=== INFORMATION SHOWN ===

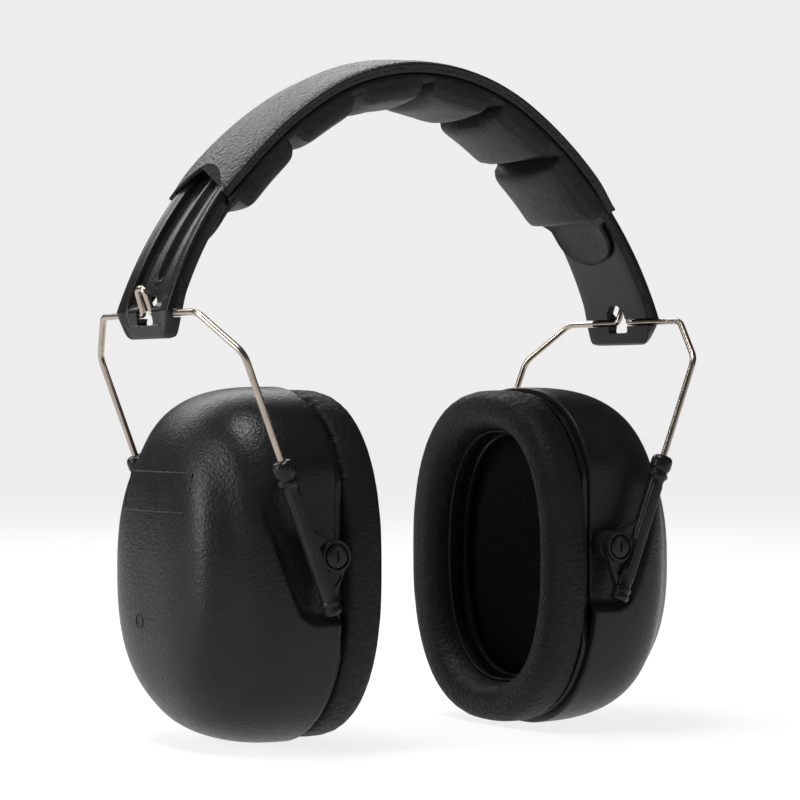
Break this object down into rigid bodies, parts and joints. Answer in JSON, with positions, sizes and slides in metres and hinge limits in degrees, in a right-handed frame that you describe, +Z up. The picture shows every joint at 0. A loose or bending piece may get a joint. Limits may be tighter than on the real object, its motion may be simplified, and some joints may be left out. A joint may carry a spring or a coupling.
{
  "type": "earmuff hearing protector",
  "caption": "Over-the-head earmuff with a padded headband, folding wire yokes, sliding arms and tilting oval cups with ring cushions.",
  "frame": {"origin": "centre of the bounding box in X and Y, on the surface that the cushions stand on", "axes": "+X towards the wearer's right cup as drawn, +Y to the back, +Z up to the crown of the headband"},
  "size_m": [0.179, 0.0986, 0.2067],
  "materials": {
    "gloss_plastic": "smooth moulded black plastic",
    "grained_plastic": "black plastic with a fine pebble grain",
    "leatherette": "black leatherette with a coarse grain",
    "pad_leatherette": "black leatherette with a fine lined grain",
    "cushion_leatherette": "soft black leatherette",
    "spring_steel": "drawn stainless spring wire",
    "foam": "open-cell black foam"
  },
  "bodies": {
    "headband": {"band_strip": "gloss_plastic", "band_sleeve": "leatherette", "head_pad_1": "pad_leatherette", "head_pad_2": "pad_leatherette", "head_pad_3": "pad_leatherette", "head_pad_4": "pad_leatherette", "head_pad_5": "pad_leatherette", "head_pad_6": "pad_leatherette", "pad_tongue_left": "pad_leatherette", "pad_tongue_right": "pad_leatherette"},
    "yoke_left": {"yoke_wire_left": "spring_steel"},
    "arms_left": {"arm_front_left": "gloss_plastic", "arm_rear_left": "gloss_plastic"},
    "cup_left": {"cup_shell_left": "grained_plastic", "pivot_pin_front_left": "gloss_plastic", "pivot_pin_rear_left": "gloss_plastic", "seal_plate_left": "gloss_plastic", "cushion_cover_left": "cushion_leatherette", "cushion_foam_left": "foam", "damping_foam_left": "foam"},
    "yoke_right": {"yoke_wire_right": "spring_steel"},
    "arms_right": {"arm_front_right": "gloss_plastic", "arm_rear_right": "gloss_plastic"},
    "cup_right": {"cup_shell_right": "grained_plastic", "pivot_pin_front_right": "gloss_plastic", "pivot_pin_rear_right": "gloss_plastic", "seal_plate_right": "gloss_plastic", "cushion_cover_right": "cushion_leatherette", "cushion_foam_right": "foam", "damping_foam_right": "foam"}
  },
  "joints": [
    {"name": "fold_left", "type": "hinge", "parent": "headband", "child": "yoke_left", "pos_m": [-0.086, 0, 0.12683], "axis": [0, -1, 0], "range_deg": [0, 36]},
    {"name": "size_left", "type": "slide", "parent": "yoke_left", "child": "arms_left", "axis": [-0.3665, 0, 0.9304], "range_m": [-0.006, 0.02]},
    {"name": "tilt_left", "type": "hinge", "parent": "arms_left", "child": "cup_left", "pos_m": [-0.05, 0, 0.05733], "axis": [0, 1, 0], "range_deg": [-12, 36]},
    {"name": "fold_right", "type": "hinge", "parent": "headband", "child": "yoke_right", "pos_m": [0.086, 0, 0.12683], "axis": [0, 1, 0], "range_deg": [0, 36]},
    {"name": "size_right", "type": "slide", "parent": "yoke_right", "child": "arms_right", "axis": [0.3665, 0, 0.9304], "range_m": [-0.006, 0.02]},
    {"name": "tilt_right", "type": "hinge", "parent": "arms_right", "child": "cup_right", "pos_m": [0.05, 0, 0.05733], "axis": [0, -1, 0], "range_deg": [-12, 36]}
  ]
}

===

TASK PROMPT: Give the listing above again, word for word.

SOLUTION TO THIS EXERCISE:
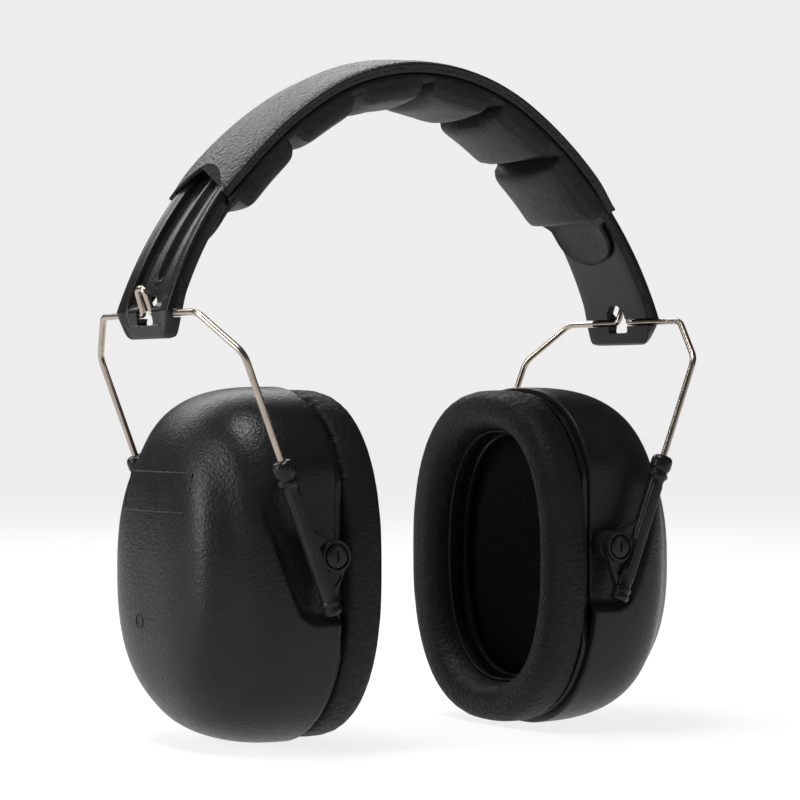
Break this object down into rigid bodies, parts and joints. Answer in JSON, with positions, sizes and slides in metres and hinge limits in degrees, in a right-handed frame that you describe, +Z up. The picture shows every joint at 0. A loose or bending piece may get a joint. Limits may be tighter than on the real object, its motion may be simplified, and some joints may be left out. A joint may carry a spring or a coupling.
{
  "type": "earmuff hearing protector",
  "caption": "Over-the-head earmuff with a padded headband, folding wire yokes, sliding arms and tilting oval cups with ring cushions.",
  "frame": {"origin": "centre of the bounding box in X and Y, on the surface that the cushions stand on", "axes": "+X towards the wearer's right cup as drawn, +Y to the back, +Z up to the crown of the headband"},
  "size_m": [0.179, 0.0986, 0.2067],
  "materials": {
    "gloss_plastic": "smooth moulded black plastic",
    "grained_plastic": "black plastic with a fine pebble grain",
    "leatherette": "black leatherette with a coarse grain",
    "pad_leatherette": "black leatherette with a fine lined grain",
    "cushion_leatherette": "soft black leatherette",
    "spring_steel": "drawn stainless spring wire",
    "foam": "open-cell black foam"
  },
  "bodies": {
    "headband": {"band_strip": "gloss_plastic", "band_sleeve": "leatherette", "head_pad_1": "pad_leatherette", "head_pad_2": "pad_leatherette", "head_pad_3": "pad_leatherette", "head_pad_4": "pad_leatherette", "head_pad_5": "pad_leatherette", "head_pad_6": "pad_leatherette", "pad_tongue_left": "pad_leatherette", "pad_tongue_right": "pad_leatherette"},
    "yoke_left": {"yoke_wire_left": "spring_steel"},
    "arms_left": {"arm_front_left": "gloss_plastic", "arm_rear_left": "gloss_plastic"},
    "cup_left": {"cup_shell_left": "grained_plastic", "pivot_pin_front_left": "gloss_plastic", "pivot_pin_rear_left": "gloss_plastic", "seal_plate_left": "gloss_plastic", "cushion_cover_left": "cushion_leatherette", "cushion_foam_left": "foam", "damping_foam_left": "foam"},
    "yoke_right": {"yoke_wire_right": "spring_steel"},
    "arms_right": {"arm_front_right": "gloss_plastic", "arm_rear_right": "gloss_plastic"},
    "cup_right": {"cup_shell_right": "grained_plastic", "pivot_pin_front_right": "gloss_plastic", "pivot_pin_rear_right": "gloss_plastic", "seal_plate_right": "gloss_plastic", "cushion_cover_right": "cushion_leatherette", "cushion_foam_right": "foam", "damping_foam_right": "foam"}
  },
  "joints": [
    {"name": "fold_left", "type": "hinge", "parent": "headband", "child": "yoke_left", "pos_m": [-0.086, 0, 0.12683], "axis": [0, -1, 0], "range_deg": [0, 36]},
    {"name": "size_left", "type": "slide", "parent": "yoke_left", "child": "arms_left", "axis": [-0.3665, 0, 0.9304], "range_m": [-0.006, 0.02]},
    {"name": "tilt_left", "type": "hinge", "parent": "arms_left", "child": "cup_left", "pos_m": [-0.05, 0, 0.05733], "axis": [0, 1, 0], "range_deg": [-12, 36]},
    {"name": "fold_right", "type": "hinge", "parent": "headband", "child": "yoke_right", "pos_m": [0.086, 0, 0.12683], "axis": [0, 1, 0], "range_deg": [0, 36]},
    {"name": "size_right", "type": "slide", "parent": "yoke_right", "child": "arms_right", "axis": [0.3665, 0, 0.9304], "range_m": [-0.006, 0.02]},
    {"name": "tilt_right", "type": "hinge", "parent": "arms_right", "child": "cup_right", "pos_m": [0.05, 0, 0.05733], "axis": [0, -1, 0], "range_deg": [-12, 36]}
  ]
}